Considerando-a uma proposta “muito permissiva”, a Apritel queixou-se do facto de contemplar “um número muito elevado de dias” e de não impor “quaisquer restrições em termos de volumes de consumo em roaming a preços domésticos”. Sobre o facto de a proposta ter sido retirada, a Apritel comentou ao PÚBLICO que “a instabilidade da regulamentação  afecta os investimentos e a competitividade das indústrias”.

A associação, tal como a Anacom e o grupo europeu de reguladores, o BEREC, tem manifestado a preocupação com o impacto que a política de roaming zero poderá ter nos diferentes países da Europa. O cenário é mais preocupante para os países do sul, como Portugal, que são grandes receptores de turistas, e que arriscam uma maior sobrecarga nas redes de telecomunicações (em particular nos meses de Verão) e, por conseguinte, maior necessidade de investimento por parte das empresas.

Se os limites de utilização justa impostos por Bruxelas não se traduzirem em taxas que permitam às empresas financiar este tipo de investimentos, o mais provável é que sejam os consumidores domésticos a suportá-los nos preços. Por outro lado, se os portugueses que viajam ficarão favorecidos com o fim do roaming, também é verdade que os portugueses estão entre os cidadãos da UE que menos viajam e que assim se arriscam a vir a subsidiar o fim do roaming para os cidadãos dos países do norte da Europa. No limite pode criar-se uma situação em que “quem não viaja, paga por quem viaja”, conforme já defendeu a presidente da Anacom, Fátima Barros.

Os líderes das empresas portuguesas já garantiram que são os consumidores nacionais quem vai pagar o fim do roaming.

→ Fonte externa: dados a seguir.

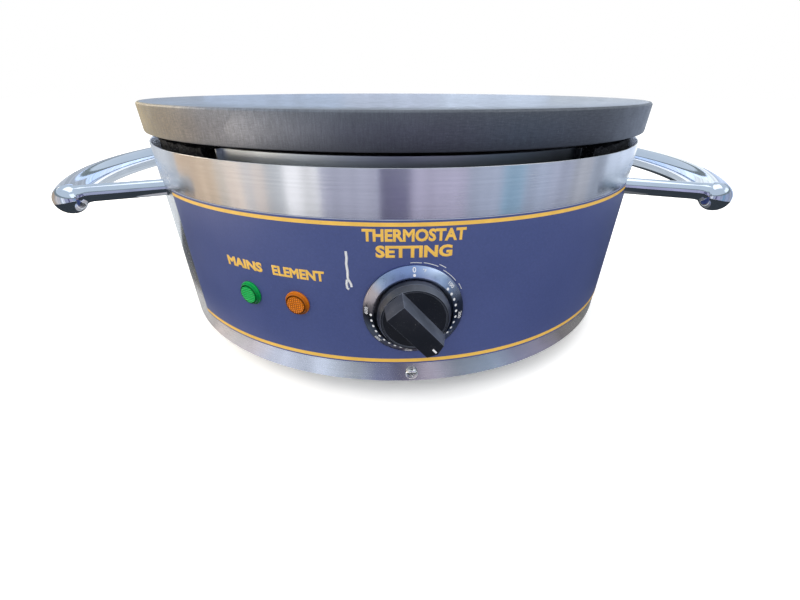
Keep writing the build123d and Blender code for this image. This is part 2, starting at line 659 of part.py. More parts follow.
with BuildPart() as control_knob:
    with BuildSketch(dial_section):
        with BuildLine():
            Polyline(
                (0, KNOB_FACE),
                (KNOB_FACE_R, KNOB_FACE),
                (KNOB_R, KNOB_SHOULDER),
                (KNOB_R, KNOB_BACK),
                (KNOB_R - KNOB_WALL, KNOB_BACK),
                (KNOB_R - KNOB_WALL, KNOB_FACE - KNOB_WALL),
                (HUB_R, KNOB_FACE - KNOB_WALL),
                (HUB_R, KNOB_BACK),
                (0, KNOB_BACK),
                close=True,
            )
        make_face()
    revolve(axis=dial_axis)
    with BuildSketch(pointer_plane(GRIP_FROM)):
        grip_outline(18.4, 20.2, 23.0, 6.1, 6.5)
    with BuildSketch(pointer_plane(KNOB_FRONT)):
        grip_outline(17.1, 15.0, 17.8, 5.6, 6.0)
    loft()
    fillet(control_knob.faces().sort_by(Axis.Y)[0].edges(), 0.6)
    with BuildSketch(pointer_plane(KNOB_BACK)):
        Circle(SPINDLE_R + HAIR)
        with Locations((0, BORE_FLAT + 5)):
            Rectangle(10, 10, mode=Mode.SUBTRACT)
    extrude(amount=BORE_END - KNOB_BACK, mode=Mode.SUBTRACT)
    with BuildSketch(pointer_plane(KNOB_FRONT)):
        with Locations((14.8, 0)):
            SlotOverall(MARK_L, MARK_W)
    extrude(amount=-0.4, mode=Mode.SUBTRACT)
keep(control_knob, "control_knob")

with BuildPart() as knob_pointer_mark:
    with BuildSketch(pointer_plane(KNOB_FRONT)):
        with Locations((14.8, 0)):
            SlotOverall(MARK_L, MARK_W)
    extrude(amount=-0.4)
keep(knob_pointer_mark, "knob_pointer_mark")

with BuildPart() as knob_clip:
    with BuildSketch(pointer_plane(KNOB_BACK + 1)):
        with Locations((0, (SPINDLE_FLAT + BORE_FLAT) / 2)):
            Rectangle(3.4, BORE_FLAT - SPINDLE_FLAT - 2 * HAIR)
    extrude(amount=11)
keep(knob_clip, "knob_clip")

# ---------------------------------------------------------------- bulb, its leaf spring, capillary
with BuildPart() as thermostat_bulb:
    with BuildSketch(Plane(origin=(-BULB_L / 2, BULB_Y, BULB_Z), z_dir=(1, 0, 0))):
        Circle(BULB_R)
    extrude(amount=BULB_L)
    fillet(thermostat_bulb.edges().filter_by(GeomType.CIRCLE), 1.2)
keep(thermostat_bulb, "thermostat_bulb")

LEAF_SPAN, LEAF_T, LEAF_W = 12.0, 0.5, 16.0
leaf_top = BULB_Z - BULB_R - HAIR
with BuildPart() as bulb_spring:
    with BuildSketch(Plane(origin=(-LEAF_W / 2, BULB_Y, 0), x_dir=(0, 1, 0), z_dir=(1, 0, 0))):
        with BuildLine():
            over = ThreePointArc(
                (-LEAF_SPAN, Z_CLAMP_TOP + LEAF_T), (0, leaf_top), (LEAF_SPAN, Z_CLAMP_TOP + LEAF_T)
            )
            Line(over @ 1, (LEAF_SPAN, Z_CLAMP_TOP))
            under = ThreePointArc(
                (LEAF_SPAN, Z_CLAMP_TOP), (0, leaf_top - LEAF_T), (-LEAF_SPAN, Z_CLAMP_TOP)
            )
            Line(under @ 1, over @ 0)
        make_face()
    extrude(amount=LEAF_W)
keep(bulb_spring, "bulb_spring")


def tube_along(points, radii, radius):
    """Round tube along straight runs joined by arcs."""
    with BuildPart() as tube:
        with BuildLine() as route:
            FilletPolyline(*points, radius=radii)
        with BuildSketch(Plane(origin=route.wires()[0] @ 0, z_dir=route.wires()[0] % 0)):
            Circle(radius)
        sweep(path=route.wires()[0])
    return tube


capillary_points = [
    (10, -BODY_BACK + HAIR, 82),
    (10, -142, 82),
    (*capillary_place, 82),
    (*capillary_place, BULB_Z),
    (BULB_L / 2 + HAIR, BULB_Y, BULB_Z),
]
thermostat_capillary = tube_along(capillary_points, [6, 8, 6], CAPILLARY_R)
keep(thermostat_capillary, "thermostat_capillary")

# ---------------------------------------------------------------- pilot lamps
LAMP_BODY_R, LAMP_BACK = 6.2, 175.0
LAMP_TAB_L, LAMP_TAB_X = 6.0, 3.0
LAMP_SEAT = OVERLAY_R + 0.1
LAMP_FLANGE_R, LAMP_FLANGE_T = 7.8, 1.1
LAMP_LENS_R, LAMP_LENS_FRONT_R, LAMP_LENS_H = 6.8, 6.2, 3.3
for colour, azimuth in (("green", GREEN_LAMP_AZ), ("amber", AMBER_LAMP_AZ)):
    with BuildPart() as lamp_lens:
        with BuildSketch(azimuth_plane(azimuth, LAMP_SEAT, Z_BASE + LAMP_Z)):
            Circle(LAMP_FLANGE_R)
        extrude(amount=LAMP_FLANGE_T)
        with BuildSketch(azimuth_plane(azimuth, LAMP_SEAT + LAMP_FLANGE_T, Z_BASE + LAMP_Z)):
            Circle(LAMP_LENS_R)
        with BuildSketch(azimuth_plane(azimuth, LAMP_SEAT + LAMP_LENS_H, Z_BASE + LAMP_Z)):
            Circle(LAMP_LENS_FRONT_R)
        loft()
        outward = Axis((0, 0, 0), azimuth_plane(azimuth, 1, 0).z_dir)
        fillet(lamp_lens.faces().sort_by(outward)[-1].edges(), 0.6)
    keep(lamp_lens, f"{colour}_lamp_lens")
    with BuildPart() as lamp_body:
        with BuildSketch(azimuth_plane(azimuth, LAMP_BACK, Z_BASE + LAMP_Z)):
            Circle(LAMP_BODY_R)
        extrude(amount=LAMP_SEAT - HAIR - LAMP_BACK)
        with BuildSketch(azimuth_plane(azimuth, LAMP_BACK, Z_BASE + LAMP_Z)):
            with Locations((-LAMP_TAB_X, 0), (LAMP_TAB_X, 0)):
                Rectangle(0.8, 4.8)
        extrude(amount=-LAMP_TAB_L)
    keep(lamp_body, f"{colour}_lamp_body")

with BuildPart() as lamp_nuts:
    for azimuth in (GREEN_LAMP_AZ, AMBER_LAMP_AZ):
        with BuildSketch(azimuth_plane(azimuth, 194.6, Z_BASE + LAMP_Z)):
            RegularPolygon(8.5, 6, major_radius=False)
            Circle(LAMP_BODY_R + HAIR, mode=Mode.SUBTRACT)
        extrude(amount=2.6)
keep(lamp_nuts, "lamp_nuts")

# ---------------------------------------------------------------- terminal block and earth stud
BLOCK_X, BLOCK_Y, BLOCK_PITCH = 55.0, 125.0, 14.0
BLOCK_H = 22.0
block_columns = [(BLOCK_X + i * BLOCK_PITCH, BLOCK_Y) for i in (-1, 0, 1)]
with BuildPart() as terminal_block:
    with BuildSketch(Plane.XY.offset(Z_BASE_TOP + HAIR)):
        with Locations((BLOCK_X, BLOCK_Y)):
            RectangleRounded(44, 22, 2)
    extrude(amount=BLOCK_H)
    with BuildSketch(Plane.XY.offset(Z_BASE_TOP + BLOCK_H)):
        with Locations(*[(x, y - 6) for x, y in block_columns]):
            Circle(2.6)
    extrude(amount=-10, mode=Mode.SUBTRACT)
keep(terminal_block, "terminal_block")

with BuildPart() as block_screws:
    with BuildSketch(Plane.XY.offset(Z_BASE_TOP + BLOCK_H - 9.5)):
        with Locations(*[(x, y - 6) for x, y in block_columns]):
            Circle(2.5)
    extrude(amount=4.5)
keep(block_screws, "block_screws")

EARTH_PLACE = (95.0, 95.0)
with BuildPart() as earth_stud:
    with BuildSketch(Plane.XY.offset(Z_BASE_TOP + HAIR)):
        with Locations(EARTH_PLACE):
            RegularPolygon(4, 6, major_radius=False)
    extrude(amount=3.5)
    with BuildSketch(Plane.XY.offset(Z_BASE_TOP + 3)):
        with Locations(EARTH_PLACE):
            Circle(2.45)
    extrude(amount=14)
keep(earth_stud, "earth_stud")

# ---------------------------------------------------------------- fixed wiring inside the body
WIRE_R = 1.3
LAMP_TAB_END = LAMP_BACK - LAMP_TAB_L - HAIR


def behind_lamp(azimuth, side, radius):
    """Point behind one tab of a pilot lamp, side -1 or 1, this far from the body's axis."""
    a = radians(azimuth)
    along = side * LAMP_TAB_X
    return (
        radius * sin(a) + along * cos(a),
        -radius * cos(a) + along * sin(a),
        Z_BASE + LAMP_Z,
    )


outer_pin = (*drops[0], Z_COLD_END - PIN_L - HAIR)
inner_pin = (*drops[1], Z_COLD_END - PIN_L - HAIR)
block_front = BLOCK_Y - 11 - HAIR
block_top = Z_BASE_TOP + BLOCK_H + 2 * HAIR
wire_routes = [
    [(41, block_front, 35), (41, 88, 35), (-10, -100, 35), (-10, -140, 66), (-10, -BODY_BACK + HAIR, 66)],
    [(10, -BODY_BACK + HAIR, 66), (10, -135, 66), (70, 60, 80), (*drops[0], 80), outer_pin],
    [inner_pin, (*drops[1], 62), (BLOCK_X, BLOCK_Y + 4, 62), (BLOCK_X, BLOCK_Y + 4, block_top)],
    [
        (69, block_front, 35),
        (69, 88, 35),
        (-30, -95, 45),
        behind_lamp(AMBER_LAMP_AZ, 1, 150),
        behind_lamp(AMBER_LAMP_AZ, 1, LAMP_TAB_END),
    ],
    [
        behind_lamp(AMBER_LAMP_AZ, -1, LAMP_TAB_END),
        behind_lamp(AMBER_LAMP_AZ, -1, 155),
        behind_lamp(GREEN_LAMP_AZ, 1, 155),
        behind_lamp(GREEN_LAMP_AZ, 1, LAMP_TAB_END),
    ],
]
wire_parts = [tube_along(route, 7, WIRE_R) for route in wire_routes]
with BuildPart() as internal_wiring:
    for wire in wire_parts:
        add(wire.part)
keep(internal_wiring, "internal_wiring")

# ---------------------------------------------------------------- cable gland at the rear
GLAND_THREAD_R, GLAND_BORE_R, SEAL_BORE_R = 10.0, 5.6, 4.5
GLAND_SEAT = SHELL_R + HAIR
GLAND_HEX_END = 204.8
GLAND_NECK_R, GLAND_NECK_END = 9.0, 214.0
SEAL_R, SEAL_FROM, SEAL_L = 7.5, 206.0, 10.0
DOME_END = KNOB_FRONT


def gland_plane(distance):
    """Plane across the gland's axis at this distance from the body's axis, facing the rear."""
    return azimuth_plane(180, distance, GLAND_Z)


with BuildPart() as cable_gland_body:
    with BuildSketch(gland_plane(GLAND_SEAT)):
        RegularPolygon(13, 6, major_radius=False)
    extrude(amount=GLAND_HEX_END - GLAND_SEAT)
    with BuildSketch(gland_plane(186)):
        Circle(GLAND_THREAD_R)
    extrude(amount=GLAND_SEAT - 186)
    with BuildSketch(gland_plane(GLAND_HEX_END)):
        Circle(GLAND_NECK_R)
    extrude(amount=GLAND_NECK_END - GLAND_HEX_END)
    with BuildSketch(gland_plane(186)):
        Circle(GLAND_BORE_R)
    extrude(amount=GLAND_NECK_END - 186, mode=Mode.SUBTRACT)
    with BuildSketch(gland_plane(SEAL_FROM)):
        Circle(SEAL_R)
    extrude(amount=GLAND_NECK_END - SEAL_FROM, mode=Mode.SUBTRACT)
keep(cable_gland_body, "cable_gland_body")

with BuildPart() as cable_gland_lock_nut:
    with BuildSketch(gland_plane(191.8)):
        RegularPolygon(13.5, 6, major_radius=False)
        Circle(GLAND_THREAD_R + HAIR, mode=Mode.SUBTRACT)
    extrude(amount=5)
keep(cable_gland_lock_nut, "cable_gland_lock_nut")

with BuildPart() as cable_gland_seal:
    with BuildSketch(gland_plane(SEAL_FROM + HAIR)):
        Circle(SEAL_R - HAIR)
        Circle(SEAL_BORE_R, mode=Mode.SUBTRACT)
    extrude(amount=SEAL_L)
keep(cable_gland_seal, "cable_gland_seal")

with BuildPart() as cable_gland_dome:
    with BuildSketch(gland_plane(GLAND_HEX_END + HAIR)):
        RegularPolygon(12, 6, major_radius=False)
    extrude(amount=10)
    with BuildSketch(gland_plane(GLAND_HEX_END + 10)):
        Circle(11.6)
    with BuildSketch(gland_plane(DOME_END)):
        Circle(7.4)
    loft()
    fillet(cable_gland_dome.faces().sort_by(Axis.Y)[-1].edges(), 1.5)
    with BuildSketch(gland_plane(GLAND_HEX_END)):
        Circle(GLAND_NECK_R + HAIR)
    extrude(amount=GLAND_NECK_END - GLAND_HEX_END + HAIR, mode=Mode.SUBTRACT)
    with BuildSketch(gland_plane(GLAND_NECK_END)):
        Circle(SEAL_R + HAIR)
    extrude(amount=SEAL_FROM + SEAL_L + 3 * HAIR - GLAND_NECK_END, mode=Mode.SUBTRACT)
    with BuildSketch(gland_plane(GLAND_NECK_END)):
        Circle(5.2)
    extrude(amount=DOME_END - GLAND_NECK_END, mode=Mode.SUBTRACT)
keep(cable_gland_dome, "cable_gland_dome")

print(len(made), "nodes")
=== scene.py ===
"""Looks of a round electric crepe maker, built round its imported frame.

Sizes are metres in the frame's own axes: +Z up, -Y the front with the thermostat knob.
Round the body, an azimuth is the angle in degrees from the front, positive towards +X.
"""

import json
import logging
from collections.abc import Callable, Iterator, Sequence
from contextlib import contextmanager
from dataclasses import dataclass
from enum import Enum
from functools import cached_property
from math import cos, pi, radians, sin

import bmesh
import bpy
from mathutils import Matrix, Vector

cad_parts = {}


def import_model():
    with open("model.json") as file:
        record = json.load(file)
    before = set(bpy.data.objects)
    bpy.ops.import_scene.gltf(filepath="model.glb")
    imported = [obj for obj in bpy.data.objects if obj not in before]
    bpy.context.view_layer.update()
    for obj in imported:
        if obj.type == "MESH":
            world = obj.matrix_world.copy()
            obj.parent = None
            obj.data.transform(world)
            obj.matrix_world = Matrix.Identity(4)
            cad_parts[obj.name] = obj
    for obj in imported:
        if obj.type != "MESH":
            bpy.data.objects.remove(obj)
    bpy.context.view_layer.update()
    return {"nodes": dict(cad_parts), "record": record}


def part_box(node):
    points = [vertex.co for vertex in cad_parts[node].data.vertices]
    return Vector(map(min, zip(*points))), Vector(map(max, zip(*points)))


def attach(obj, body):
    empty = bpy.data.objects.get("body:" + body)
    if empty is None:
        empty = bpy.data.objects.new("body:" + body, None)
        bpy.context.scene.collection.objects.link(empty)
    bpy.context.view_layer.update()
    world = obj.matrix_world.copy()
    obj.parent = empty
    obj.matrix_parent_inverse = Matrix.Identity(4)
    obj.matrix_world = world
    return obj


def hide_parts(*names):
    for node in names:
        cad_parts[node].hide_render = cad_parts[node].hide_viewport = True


LOG = logging.getLogger("crepe_maker")
MM = 0.001
PRINT = 0.04 * MM  # thickness of a print
DIAL_HEIGHT = 73.8 * MM
LAMP_HEIGHT = 74.2 * MM
GREEN_AT, AMBER_AT = -29.6, -19.8  # azimuths of the lamps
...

Para o presidente da Nos, Miguel Almeida, a medida fará com que os países do Norte possam usar de graça as infra-estruturas que os accionistas das empresas portuguesas pagaram.

O fim do roaming “promove distorções com impacto negativo, nomeadamente nas ofertas dos serviços domésticos que são usados e valorizados pela generalidade da população, ao contrário do que sucede com os serviços de roaming, que no caso de Portugal são utilizados apenas por uma minoria”, queixou-se a Apritel.

Referindo estudos que consideram que apenas 15% dos portugueses passa férias no estrangeiro, a associação que representa a Vodafone, a Nos e o Meo diz que a aplicação da medida irá beneficiar esta reduzida franja da população durante os 5,7 dias em que em média viajam por ano (os cálculos são do BEREC), “gerando prejuízos para os restantes dias e para a restante população”.

Apesar da polémica, o roam like at home que há anos vem sendo defendido por Bruxelas é mesmo para avançar. A Comissão garantiu que vai apresentar em breve uma nova proposta para esta fair use policy (o calendário definido pelas autoridades europeias prevê que esteja definida até 15 de Dezembro), de modo a acabar com o roaming para as viagens periódicas já no próximo Verão.